After a brief break, Baraitser came back with a real zinger. She told Summers that he had presented the findings of the US court martial of Chelsea Manning as fact. But she did not agree that her court had to treat evidence at a US court martial, even agreed or uncontested evidence or prosecution evidence, as fact. Summers replied that agreed evidence or prosecution evidence at the US court martial clearly was agreed by the US government as fact, and what was at issue at the moment was whether the US government was charging contrary to the facts it knew. Baraitser said she would return to her point once witnesses were heard.

Baraitser was now making no attempt to conceal a hostility to the defence argument, and seemed irritated they had the temerity to make it.

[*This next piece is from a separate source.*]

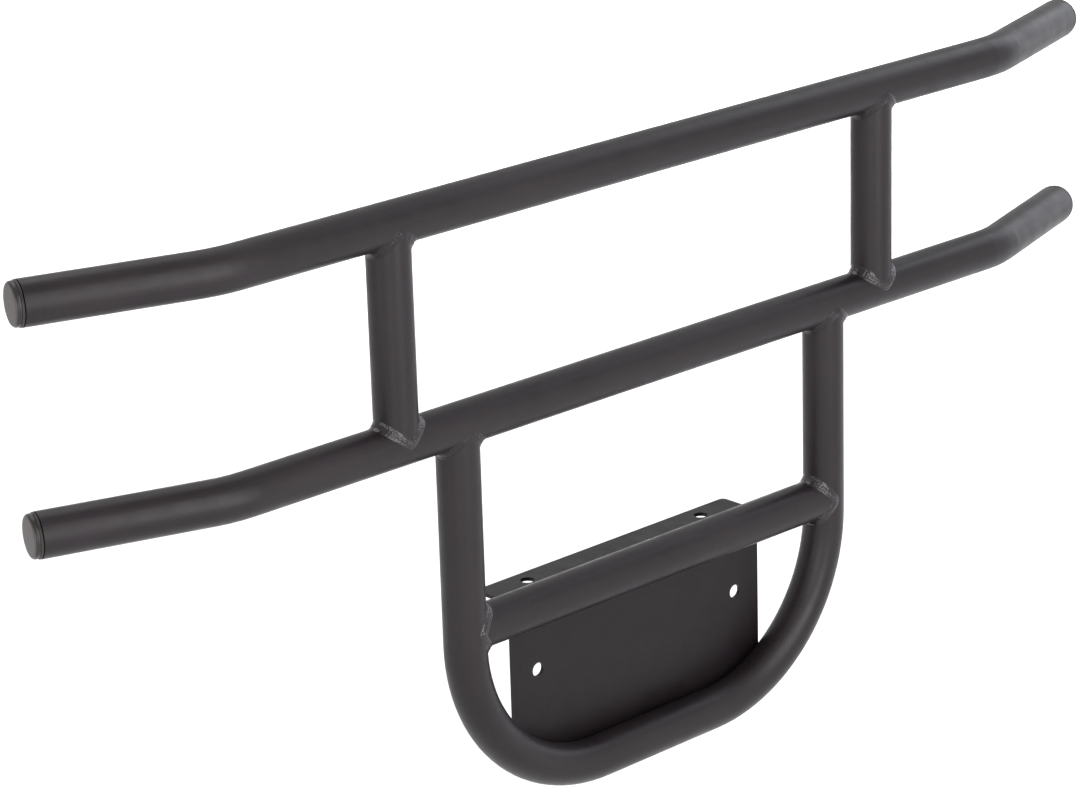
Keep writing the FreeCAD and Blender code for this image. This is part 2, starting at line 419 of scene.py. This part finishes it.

This burst out when discussing c), the Iraq war rules of engagement. Summers argued that these had not been solicited from Manning, but had rather been provided by Manning in an accompanying file along with the Collateral Murder video that showed the murder of Reuters journalists and children. Manning’s purpose, as she stated at her court martial, was to show that the Collateral Murder actions breached the rules of engagement, even though the Department of Defense claimed otherwise. Summers stated that by not including this context, the US extradition request was deliberately misleading as it did not even mention the Collateral Murder video at all.

At this point Baraitser could not conceal her contempt. Try to imagine Lady Bracknell saying “A Handbag” or “the Brighton line”, or if your education didn’t run that way try to imagine Pritti Patel spotting a disabled immigrant. This is a literal quote:

“Are you suggesting, Mr Summers, that the authorities, the Government, should have to provide context for its charges?”

An unfazed Summers replied in the affirmative and then went on to show where the Supreme Court had said so in other extradition cases. Baraitser was showing utter confusion that anybody could claim a significant distinction between the Government and God.

The bulk of Summers’ argument went to refuting behaviour 3), putting lives at risk. This was only claimed in relation to materials a) and d). Summers described at great length the efforts of Wikileaks with media partners over more than a year to set up a massive redaction campaign on the cables. He explained that the unredacted cables only became available after Luke Harding and David Leigh of the Guardian published the password to the cache as the heading to Chapter XI of their book Wikileaks, published in February 2011.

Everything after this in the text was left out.